Shortly after that study was released, however, Robert VerBruggen of National Review (who has been of inestimable help in thinking through these issues) tweeted that he noticed, by studying the raw survey data himself, that Kleck had mistaken what were in fact surveys limited to small numbers of states per year for a national survey, analogous to Kleck/Gertz's own national surveys.

in direct response to queries from Reason, who first directly notified Kleck of his error, he worked through and has since issued a revised version of the paper, published as was the original as a working paper on the Social Science Research Network. In the new version, Kleck re-analyzes the BRFSS survey data accurately as limited to a small number of states, and ultimately concludes, when their surveys are analyzed in conjunction with his NSDS, that their surveys indicate likely over 1 million defensive uses of guns (DGUs) a year nationally, compared to the over 2 million of his own NSDS.

Here's how Kleck got to that new conclusion. The BRFSS, as Kleck describes it in his paper, "are high-quality telephone surveys of very large probability samples of U.S. adults…even just the subset of four to seven state surveys that asked about DGU in 1996-1998 interviewed 3,197-4,500 adults, depending on the year. This is more people than were asked about this topic in any other surveys, other than the National Self-Defense Survey conducted in 1993 by Kleck and Gertz (1995), who asked DGU questions of 4,977 people." The BRFSS asked about defensive uses of guns in seven states in 1996, seven in 1997, and four in 1998.

Kleck judged the "wording of the DGU question in the BRFSS surveys" as "also excellent, avoiding many problems with the wording that afflicted the DGU questions used in other surveys."

The BRFSS results were designed to exclude "uses by military, police and others with firearm-related jobs" and "uses against animals." The survey was designed to garner "yes" answers as long as a gun was used in presumed self-defense in any location (not just the home), whether or not the gun was actually fired (as, per Kleck's survey, around 3/4 of the time one needn't fire the gun to have found it useful in deterring an intruder or attacker).

Since Kleck's survey did not include Alaska and Hawaii and the BRFSS did (in 1996 and 1997 respectively), he kept them out of the comparison. The states for which a meaningful comparison could be made between his NSDS and this CDC survey, then, were, in 1996, Kentucky, Louisiana (also surveyed in 1998), Maryland, New Hampshire (also surveyed in 1997), New York, and West Virginia; in 1997, Colorado, Missouri, New Jersey (also surveyed in 1998), North Dakota, and Ohio; and in 1998, Montana and Pennsylvania.

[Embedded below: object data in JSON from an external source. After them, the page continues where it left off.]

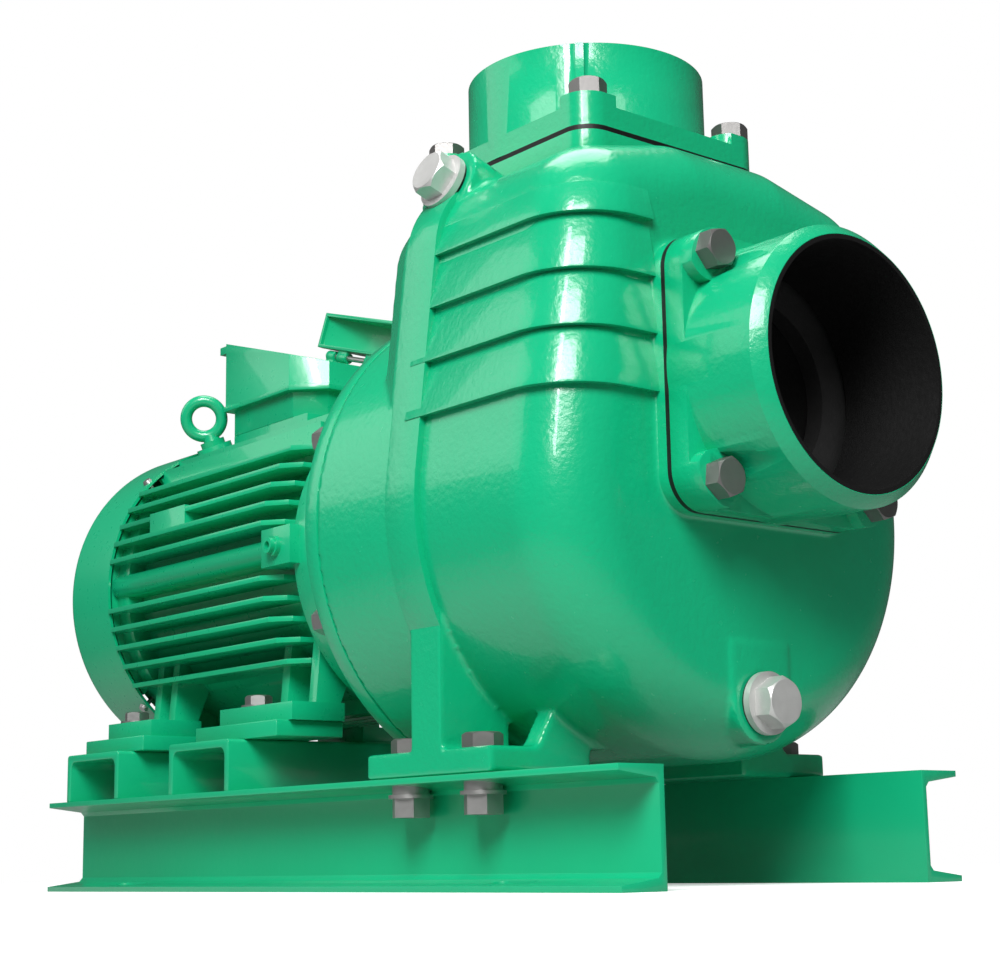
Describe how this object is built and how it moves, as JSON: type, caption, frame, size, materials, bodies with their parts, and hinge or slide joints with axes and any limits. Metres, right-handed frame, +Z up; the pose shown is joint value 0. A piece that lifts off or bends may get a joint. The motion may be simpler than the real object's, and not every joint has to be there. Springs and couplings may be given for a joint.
{
  "type": "self-priming centrifugal pump with electric motor",
  "caption": "Green self-priming pump, close coupled to a finned electric motor and bolted to a base of channel rails",
  "frame": {"origin": "middle of the footprint on the floor, between the rails", "axes": "+Y along the shaft from the suction port to the fan, +Z up, +X to the right when looking along +Y"},
  "size_m": [0.3712, 0.8074, 0.604],
  "materials": {
    "green_casting": "glossy enamel over a rough casting",
    "green_motor": "glossy enamel",
    "green_base": "glossy enamel on rolled steel",
    "black_rubber": "moulded black rubber",
    "dark_bolt_steel": "dark oiled steel",
    "zinc_steel": "zinc plated steel",
    "silver_plug": "matte zinc plated steel",
    "bare_cast_iron": "machined cast iron",
    "ground_steel": "ground steel",
    "seal_ceramic": "pale ceramic, lapped",
    "core_steel": "laminated sheet",
    "cast_aluminium": "die cast",
    "winding_lacquer": "lacquered winding",
    "black_plastic": "moulded plastic",
    "brass_stud": "turned brass"
  },
  "bodies": {
    "frame": {"rail_left": "green_base", "rail_right": "green_base", "motor_crossmember_front": "green_base", "motor_crossmember_rear": "green_base", "motor_pads": "green_base", "pump_casing": "green_casting", "suction_flange_gasket": "black_rubber", "suction_hub": "green_casting", "suction_liner": "black_rubber", "suction_bolts": "dark_bolt_steel", "discharge_gasket": "black_rubber", "discharge_hub": "green_casting", "discharge_bolts": "dark_bolt_steel", "flap_seat": "bare_cast_iron", "flap_pin": "zinc_steel", "priming_plug_washer": "black_rubber", "drain_plug_washer": "black_rubber", "volute": "green_casting", "wear_plate": "bare_cast_iron", "motor_adapter": "green_casting", "adapter_bolts": "zinc_steel", "seal_seat": "seal_ceramic", "bearing_outer_rings": "ground_steel", "motor_frame": "green_motor", "stator_core": "core_steel", "stator_windings": "winding_lacquer", "rear_endshield": "green_motor", "fan_cover": "green_motor", "fan_cover_screws": "zinc_steel", "lifting_eye": "green_motor", "terminal_box": "green_motor", "lid_hinge_pin": "zinc_steel", "terminal_block": "black_plastic", "terminal_studs": "brass_stud", "grease_nipples": "green_motor", "casing_foot_bolts": "dark_bolt_steel", "casing_foot_washers": "zinc_steel", "casing_foot_nuts": "zinc_steel", "motor_foot_bolts": "zinc_steel", "motor_foot_washers": "zinc_steel", "motor_foot_nuts": "zinc_steel"},
    "rotor": {"motor_shaft": "ground_steel", "shaft_key": "zinc_steel", "impeller": "bare_cast_iron", "impeller_nut": "zinc_steel", "seal_head": "ground_steel", "rotor_core": "core_steel", "rotor_end_rings": "cast_aluminium", "bearing_inner_rings": "ground_steel", "bearing_balls": "ground_steel", "cooling_fan": "black_plastic"},
    "flap": {"check_flap": "black_rubber", "flap_weight": "bare_cast_iron"},
    "lid": {"terminal_box_lid": "green_motor"},
    "priming_plug_body": {"priming_plug": "silver_plug"},
    "drain_plug_body": {"drain_plug": "silver_plug"}
  },
  "joints": [
    {"name": "rotor_spin", "type": "hinge", "parent": "frame", "child": "rotor", "pos_m": [0, 0.1, 0.2606], "axis": [0, 1, 0], "continuous": true},
    {"name": "flap_swing", "type": "hinge", "parent": "frame", "child": "flap", "pos_m": [0, -0.3006, 0.4078], "axis": [1, 0, 0], "range_deg": [0, 42]},
    {"name": "lid_swing", "type": "hinge", "parent": "frame", "child": "lid", "pos_m": [0.039, 0.149, 0.45306], "axis": [0, 0.9563, 0.2924], "range_deg": [-96, 8]},
    {"name": "priming_plug_pull", "type": "slide", "parent": "frame", "child": "priming_plug_body", "axis": [-0.9397, 0, 0.342], "range_m": [0, 0.06]},
    {"name": "drain_plug_pull", "type": "slide", "parent": "frame", "child": "drain_plug_body", "axis": [0, -1, 0], "range_m": [0, 0.06]}
  ]
}
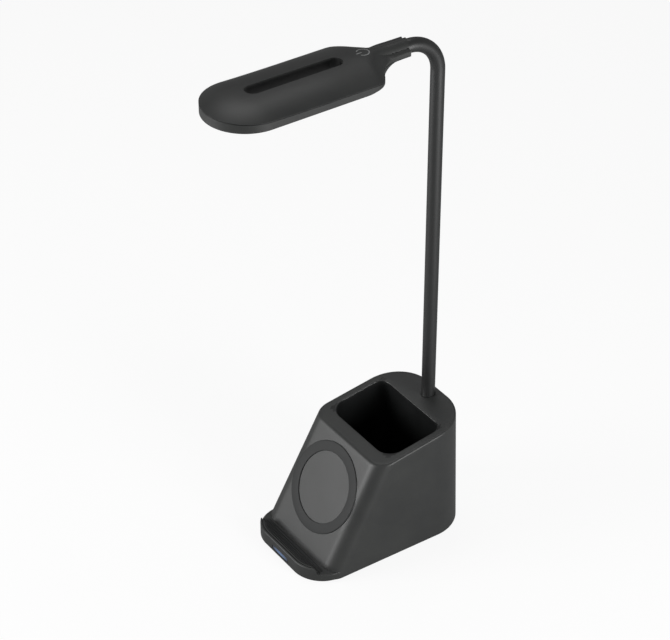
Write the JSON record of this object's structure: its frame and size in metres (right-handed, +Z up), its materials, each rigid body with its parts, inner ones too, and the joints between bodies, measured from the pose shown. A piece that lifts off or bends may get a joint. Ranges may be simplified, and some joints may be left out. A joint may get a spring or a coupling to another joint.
{
  "type": "desk lamp with pen holder",
  "caption": "Gooseneck desk lamp with a long slotted lamp head over a rounded base that holds a pen cup and a leaning wireless charging face.",
  "frame": {"origin": "centre of the base's footprint, on the table under the foot pad", "axes": "+Z up, -Y towards the front, where the charging face and the lamp head point, +X to the right of someone who faces the lamp's front"},
  "size_m": [0.0708, 0.1484, 0.3079],
  "materials": {
    "housing_plastic": "fine satin texture, charcoal",
    "cover_plastic": "fine matt texture, charcoal",
    "head_plastic": "satin, charcoal",
    "neck_coating": "satin black sleeve over a wound steel core",
    "black_silicone": "matt",
    "opal_diffuser": "opal, satin",
    "light_pipe": "translucent, polished",
    "board_green": "solder resist",
    "board_white": "white solder resist on an aluminium core",
    "copper": "enamelled copper",
    "ferrite": "matt sheet",
    "steel": "zinc plated",
    "ballast_steel": "raw"
  },
  "bodies": {
    "base": {"base_housing": "housing_plastic", "bottom_cover": "cover_plastic", "foot_pad": "black_silicone", "cover_screw_1": "steel", "cover_screw_2": "steel", "cover_screw_3": "steel", "cover_screw_4": "steel", "ballast_plate": "ballast_steel", "charging_pad_ring": "black_silicone", "charging_coil": "copper", "coil_ferrite_sheet": "ferrite", "shelf_grip_strip": "black_silicone", "status_light_pipe": "light_pipe", "charger_board": "board_green", "usb_board": "board_green", "usb_socket": "steel", "neck_root_stud": "neck_coating", "neck_lock_nut": "steel"},
    "link_01": {"neck_link_01": "neck_coating"},
    "link_02": {"neck_link_02": "neck_coating"},
    "link_03": {"neck_link_03": "neck_coating"},
    "link_04": {"neck_link_04": "neck_coating"},
    "link_05": {"neck_link_05": "neck_coating"},
    "link_06": {"neck_link_06": "neck_coating"},
    "link_07": {"neck_link_07": "neck_coating"},
    "link_08": {"neck_link_08": "neck_coating"},
    "bend_lower": {"neck_link_09": "neck_coating", "neck_link_10": "neck_coating"},
    "bend_upper": {"neck_link_11": "neck_coating", "neck_link_12": "neck_coating"},
    "head": {"head_neck_ferrule": "steel", "head_upper_shell": "head_plastic", "head_lower_shell": "head_plastic", "head_diffuser": "opal_diffuser", "led_board": "board_white", "touch_electrode": "copper", "head_screw_1": "steel", "head_screw_2": "steel"}
  },
  "joints": [
    {"name": "lean_1", "type": "hinge", "parent": "base", "child": "link_01", "pos_m": [0, 0.04705, 0.084], "axis": [1, 0, 0], "range_deg": [-9, 9]},
    {"name": "sway_1", "type": "hinge", "parent": "link_01", "child": "link_02", "pos_m": [0, 0.04705, 0.10927], "axis": [0, 1, 0], "range_deg": [-9, 9]},
    {"name": "lean_2", "type": "hinge", "parent": "link_02", "child": "link_03", "pos_m": [0, 0.04705, 0.13455], "axis": [1, 0, 0], "range_deg": [-9, 9]},
    {"name": "sway_2", "type": "hinge", "parent": "link_03", "child": "link_04", "pos_m": [0, 0.04705, 0.15982], "axis": [0, 1, 0], "range_deg": [-9, 9]},
    {"name": "lean_3", "type": "hinge", "parent": "link_04", "child": "link_05", "pos_m": [0, 0.04705, 0.18509], "axis": [1, 0, 0], "range_deg": [-9, 9]},
    {"name": "sway_3", "type": "hinge", "parent": "link_05", "child": "link_06", "pos_m": [0, 0.04705, 0.21037], "axis": [0, 1, 0], "range_deg": [-9, 9]},
    {"name": "lean_4", "type": "hinge", "parent": "link_06", "child": "link_07", "pos_m": [0, 0.04705, 0.23564], "axis": [1, 0, 0], "range_deg": [-9, 9]},
    {"name": "sway_4", "type": "hinge", "parent": "link_07", "child": "link_08", "pos_m": [0, 0.04705, 0.26092], "axis": [0, 1, 0], "range_deg": [-9, 9]},
    {"name": "crook_1", "type": "hinge", "parent": "link_08", "child": "bend_lower", "pos_m": [0, 0.04705, 0.28619], "axis": [1, 0, 0], "range_deg": [-22, 13]},
    {"name": "crook_2", "type": "hinge", "parent": "bend_lower", "child": "bend_upper", "pos_m": [0, 0.04151, 0.29706], "axis": [1, 0, 0], "range_deg": [-22, 13]},
    {"name": "crook_3", "type": "hinge", "parent": "bend_upper", "child": "head", "pos_m": [0, 0.03064, 0.3026], "axis": [1, 0, 0], "range_deg": [-22, 13]}
  ],
  "couplings": [
    {"joint": "lean_2", "follows": "lean_1", "ratio": 1},
    {"joint": "lean_3", "follows": "lean_1", "ratio": 1},
    {"joint": "lean_4", "follows": "lean_1", "ratio": 1},
    {"joint": "sway_2", "follows": "sway_1", "ratio": 1},
    {"joint": "sway_3", "follows": "sway_1", "ratio": 1},
    {"joint": "sway_4", "follows": "sway_1", "ratio": 1},
    {"joint": "crook_1", "follows": "crook_3", "ratio": 1},
    {"joint": "crook_2", "follows": "crook_3", "ratio": 1}
  ]
}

Kleck notes that it's simply impossible to extrapolate meaningfully from the small set of states surveyed over the course of those three years to a solid national DGU figure from the BRFSS itself: "We cannot directly apply these estimates to the U.S. because the sets of states do not constitute a probability sample of the U.S. The prevalence of DGU could be far higher in some states than in the nation as a whole if the states have higher-than-average rates of gun ownership and/or crime, or could be far lower if the set of states had lower gun ownership or crime rates."

But he does think by comparing the national results from his NSDS to the results in the BRFSS-surveyed set of states in his NSDS you can make a tentative extrapolation (after adjusting for the fact that the BRFSS only asked the DGU question to households that had already said they had a gun, while his surveys "found that 21% of persons who reported a DGU had denied having a gun in their household at the time of the interview.")

In the group of states (minus Alaska and Hawaii) that BRFSS surveyed over those three years, the BRFSS found raw numbers of 55 (1996), 29 (1997), and 33 (1998) DGUs.

After a series of adjustments and weightings described at length in the paper, Kleck concludes the BRFSS survey indicates that the percentage of adults in gun-owning households who experienced a DGU in the states they surveyed were 1.33 percent for 1996, 0.89 percent for 1997, and 1.04 percent for 1998.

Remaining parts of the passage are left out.